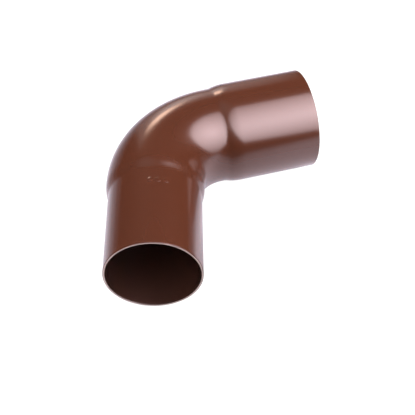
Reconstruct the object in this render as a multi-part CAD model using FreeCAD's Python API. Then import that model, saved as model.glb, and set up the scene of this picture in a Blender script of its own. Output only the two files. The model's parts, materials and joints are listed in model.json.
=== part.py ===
import FreeCAD, Part
import math
import os

# A round downspout elbow, moulded in one piece with an even wall.
# A spigot slips inside the pipe below, a smooth bend of the pipe's own diameter turns the flow,
# and a socket takes the pipe above. A soft shoulder joins the spigot to the bend, and a soft
# flare joins the bend to the socket.
# Millimetres. The origin is the centre of the spigot's mouth and the elbow lies flat: its two
# axes are in the plane Z = 0, the spigot runs along +Y and the bend turns towards +X.

# The pipe that the elbow joins, and the fit of both joints
PIPE_DIAMETER = 90.0
WALL = 2.0
FIT_GAP = 0.4

# The run of the elbow, from the spigot's mouth to the socket's
SPIGOT_LENGTH = 87.0
SHOULDER_LENGTH = 15.0
BEND_ANGLE = 75.0
BEND_RADIUS = 73.0
FLARE_LENGTH = 18.0
SOCKET_DEPTH = 74.0

# Outside at the foot of a step in width, and at the two edges of each rim
FOOT_ROUNDING = 16.0
RIM_CHAMFER = 0.4

# Outer radii of the three widths: inside the pipe, the pipe's own, and over the pipe
BODY_RADIUS = PIPE_DIAMETER / 2.0
SPIGOT_RADIUS = BODY_RADIUS - WALL - FIT_GAP
SOCKET_RADIUS = BODY_RADIUS + FIT_GAP + WALL

# Straight lengths: up to where the bend starts, and from the bend's end
SPIGOT_LEG = SPIGOT_LENGTH + SHOULDER_LENGTH
SOCKET_LEG = FLARE_LENGTH + SOCKET_DEPTH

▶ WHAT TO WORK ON
Of the lines above, how many include the word "that"? Reply with the number only.

▶ FINAL RESULT
2